===== Collected material =====
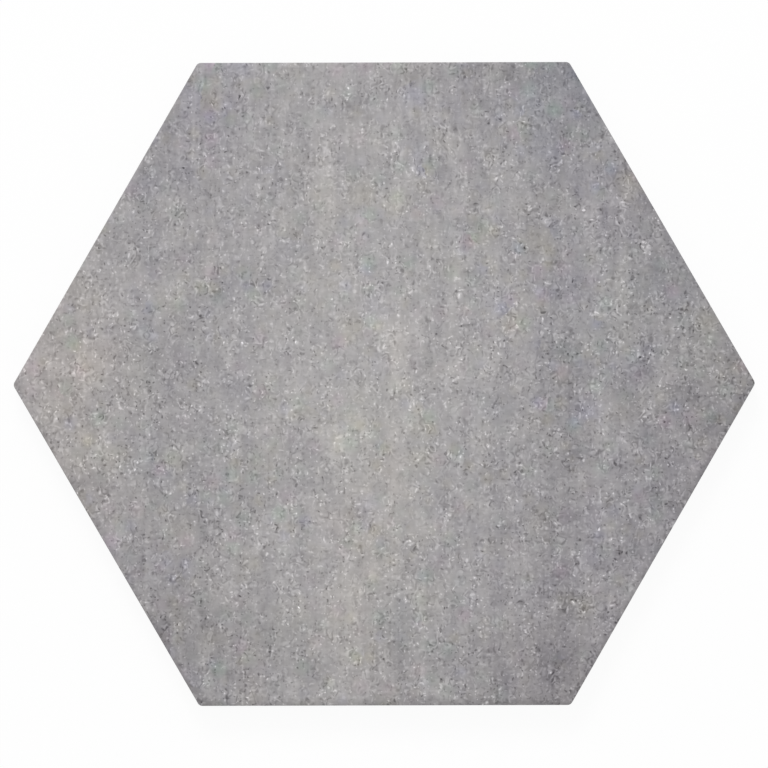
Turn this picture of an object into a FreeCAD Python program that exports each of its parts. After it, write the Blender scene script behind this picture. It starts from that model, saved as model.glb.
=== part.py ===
import FreeCAD, Part
import math
import os
import Sketcher

# Hexagon floor tile: one body of matt stone-effect porcelain, pressed and fired in one piece.
# The walking face is up and the back lies on z = 0, with the origin at the middle of the back.
# Two sides run along X, so two of the six corners point along X.

NODE = "hexagon_tile"

# Driving sizes in millimetres, and the draft in degrees
SIZES = [
    ("across_flats", 216.0, "width from side to opposite side"),
    ("thickness", 9.0, "height from the back ribs to the walking face"),
    ("corner_radius", 1.8, "rounding of the six upright edges"),
    ("cushion_width", 3.0, "width of the rounded rim of the walking face"),
    ("cushion_drop", 0.8, "fall of the rounded rim from the face to the sides"),
    ("bevel_width", 0.8, "inset of the back outline behind the sides"),
    ("bevel_height", 1.6, "height of the sloped strip between the back and the sides"),
    ("plain_border", 8.0, "least width of the plain strip round the keying cells"),
    ("cell_pitch", 17.5, "spacing of the keying cells"),
    ("rib_width", 2.5, "width of the ribs between the cells, at the back plane"),
    ("cell_depth", 0.7, "depth of the keying cells"),
    ("cell_draft", 25.0, "lean of the cell walls, which frees the mould"),
]

SIDES = 6
FULL_TURN = 360

# A corner of a regular hexagon lies further out than the middle of its sides by this factor
CORNER_REACH = "2 / sqrt(3)"
OUTLINE_CORNER = f"Sizes.across_flats / 2 * ({CORNER_REACH})"
CELL_CORNER = f"(Sizes.cell_pitch - Sizes.rib_width) / 2 * ({CORNER_REACH})"

# Rings of cells round the middle one: as many as leave the plain border its width
ROW_SPACING = "Sizes.cell_pitch * sqrt(3) / 2"
ROOM_FOR_ROWS = f"Sizes.across_flats / 2 - Sizes.plain_border - {CELL_CORNER}"
RING_COUNT = f"floor(({ROOM_FOR_ROWS}) / ({ROW_SPACING}))"

# The sketcher's numbers for the ends and the centre of a curve, and for a sketch's X axis
START, END, CENTRE = 1, 2, 3
X_AXIS = -1
ORIGIN = (X_AXIS, START)

UPWARDS = FreeCAD.Vector(0, 0, 1)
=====
(Requirements): Write the entire listing out again, word for word.

(Worked answer):
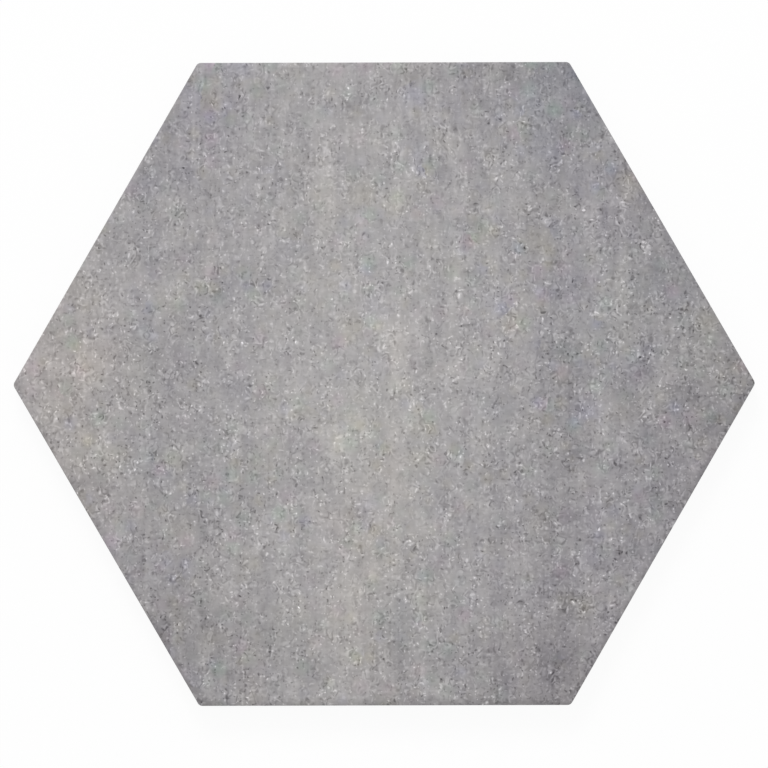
Turn this picture of an object into a FreeCAD Python program that exports each of its parts. After it, write the Blender scene script behind this picture. It starts from that model, saved as model.glb.
=== part.py ===
import FreeCAD, Part
import math
import os
import Sketcher

# Hexagon floor tile: one body of matt stone-effect porcelain, pressed and fired in one piece.
# The walking face is up and the back lies on z = 0, with the origin at the middle of the back.
# Two sides run along X, so two of the six corners point along X.

NODE = "hexagon_tile"

# Driving sizes in millimetres, and the draft in degrees
SIZES = [
    ("across_flats", 216.0, "width from side to opposite side"),
    ("thickness", 9.0, "height from the back ribs to the walking face"),
    ("corner_radius", 1.8, "rounding of the six upright edges"),
    ("cushion_width", 3.0, "width of the rounded rim of the walking face"),
    ("cushion_drop", 0.8, "fall of the rounded rim from the face to the sides"),
    ("bevel_width", 0.8, "inset of the back outline behind the sides"),
    ("bevel_height", 1.6, "height of the sloped strip between the back and the sides"),
    ("plain_border", 8.0, "least width of the plain strip round the keying cells"),
    ("cell_pitch", 17.5, "spacing of the keying cells"),
    ("rib_width", 2.5, "width of the ribs between the cells, at the back plane"),
    ("cell_depth", 0.7, "depth of the keying cells"),
    ("cell_draft", 25.0, "lean of the cell walls, which frees the mould"),
]

SIDES = 6
FULL_TURN = 360

# A corner of a regular hexagon lies further out than the middle of its sides by this factor
CORNER_REACH = "2 / sqrt(3)"
OUTLINE_CORNER = f"Sizes.across_flats / 2 * ({CORNER_REACH})"
CELL_CORNER = f"(Sizes.cell_pitch - Sizes.rib_width) / 2 * ({CORNER_REACH})"

# Rings of cells round the middle one: as many as leave the plain border its width
ROW_SPACING = "Sizes.cell_pitch * sqrt(3) / 2"
ROOM_FOR_ROWS = f"Sizes.across_flats / 2 - Sizes.plain_border - {CELL_CORNER}"
RING_COUNT = f"floor(({ROOM_FOR_ROWS}) / ({ROW_SPACING}))"

# The sketcher's numbers for the ends and the centre of a curve, and for a sketch's X axis
START, END, CENTRE = 1, 2, 3
X_AXIS = -1
ORIGIN = (X_AXIS, START)

UPWARDS = FreeCAD.Vector(0, 0, 1)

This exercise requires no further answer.